Today, Hammer is a 32-year-old commercial photographer who’s shot firefighters, Olympic athletes and the former San Diego mayor (flipping the bird!) for the pages of PacificSD. His recent travels for work have taken him from New York to Arizona to Massachusetts and, of late, Pacific Beach, where he’s always sought out good barbershops.

“These old shops are an amazing piece of America, but they’re slowly going away,” he says. “They should be properly documented before they’re all gone.”

Hammer’s goal is to visit all of the contiguous 48 United States, taking photographs of barbers and their shops along the way and then publishing his work. He also wants to create a documentary of the experience...if he can drum up enough funding.

“I was really moved to make a book after I met a barber in Spanish Harlem in New York,” Hammer says. “He’d been in this shop for 62 years, and this was his life. But his landlord was tripling the rent. And that was it.”

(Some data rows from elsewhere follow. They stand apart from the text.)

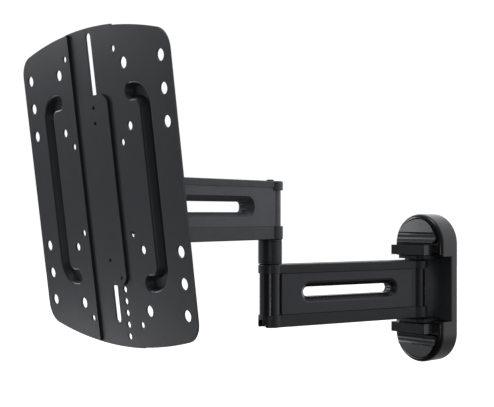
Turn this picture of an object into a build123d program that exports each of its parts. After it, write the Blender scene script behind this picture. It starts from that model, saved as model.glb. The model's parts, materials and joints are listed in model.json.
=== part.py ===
from build123d import *
from math import asin, cos, radians, sin, sqrt
import os

# Full motion wall mount for a television, in millimetres.
# The origin is the middle of the back face of the wall base, on the wall.
# X runs to the right for someone facing the wall, the room lies towards -Y, Z is up.

# Wall base: a stadium-shaped cover, shallow in the middle and deep at both ends
BASE_WIDTH = 66
BASE_HEIGHT = 164
BASE_DEPTH = 27.5
MIDDLE_DEPTH = 8.6
MIDDLE_HALF = 35.7
COVER_WALL = 2.5
COVER_FILLET = 5
CAP_CORNER = 4
PANEL_THICKNESS = 1.5
PANEL_CLEARANCE = 0.3
EAR_HALF_WIDTH = 23
EAR_FRONT = 45.7
EAR_BOTTOM = 37.4
EAR_TOP = 48.1
EAR_ROOT = 8
EAR_WALL = 2
EAR_CORNER = 1.2
EAR_ROOM_CORNER = 2
EAR_ROOM_BACK = 21
CAP_RADIUS = 27.6
CAP_GAP = 1.0
CAP_BOTTOM = 50.6
CAP_BACK = 25.2
# Side profile of a cap from its straight edge outwards: depth, height above that edge
CAP_PROFILE = ((35.7, -1), (31, 3), (29.9, 6), (30.2, 9), (31.5, 11.6), (26.6, 27.6))
WALL_PLATE_THICKNESS = 4
WALL_PLATE_INSET = 3
WALL_SCREW_HOLE = 8.5
WALL_SCREW_Z = 62
BRACKET_THICKNESS = 3.5
BRACKET_HALF_WIDTH = 20
BRACKET_SCREW_RADIUS = 3
BRACKET_SCREW_ACROSS = 24
BRACKET_SCREW_APART = 44
BRACKET_SCREW_RECESS = 0.5
BRACKET_SCREW_TAPER = 35
LUG_HALF_WIDTH = 18
LUG_INNER = 33.2
LUG_FRONT = 43
LUG_CORNER = 8

# Swivel pivots, all on vertical axes
WALL_PIVOT_Y = -31.7
LOWER_LENGTH = 190
UPPER_LENGTH = 180
LOWER_SWING = 9.8
BOLT_RADIUS = 5
BOLT_CLEARANCE = 0.4
BOLT_HEAD_RADIUS = 8
BOLT_HEAD_HEIGHT = 5.5
BOLT_TIP = 1
NUT_ACROSS_FLATS = 16
NUT_HEIGHT = 7
WASHER_RADIUS = 9.5
WASHER_THICKNESS = 1.2
RUNNING_GAP = 0.06
BUSH_RADIUS = 6.5
BUSH_LENGTH = 12
FLANGE_RADIUS = 8.4
FLANGE_THICKNESS = 0.9
BOSS_RADIUS = 8.6
FIT_GAP = 0.1

# Arms: a core with a panel on each side, a cover on top and a cable tray below
ARM_HALF = 10.75
CORE_HALF = 8.5
PANEL_OUTER = 10.1
END_RADIUS = 10.8
TRAY_WALL = 2.0
END_CHAMFER = 0.8
COVER_SOLID_END = 15
PANEL_CORNER = 2
CABLE_ENTRY_LENGTH = 14
CABLE_ENTRY_WIDTH = 12
CABLE_ENTRY_STATION = 24

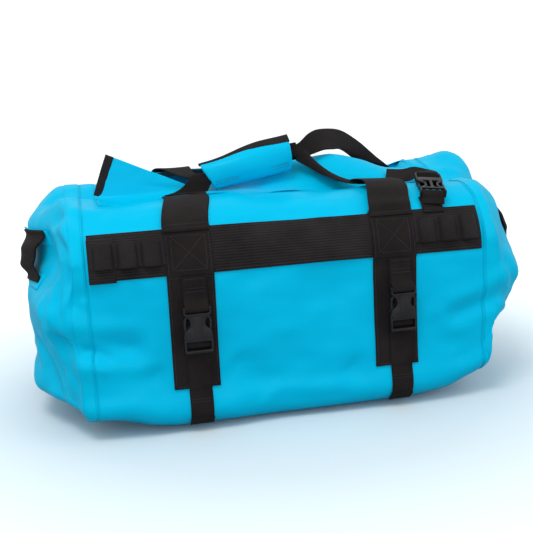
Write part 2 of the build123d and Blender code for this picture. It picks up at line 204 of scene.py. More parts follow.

A shot at funding on Kickstarter.com failed to raise the $45,000 Hammer needed to get the book done, but the effort renewed his desire to complete the project.

“I’m still motivated - I’m more passionate about it than ever,” he says.

Now, Hammer plans to drive from San Diego to New York and back, shooting more barbershops and hoping new sources of funding emerge during his journey.

“The book will get done,” he says. “We’ll see about the documentary, but this book is going to happen.”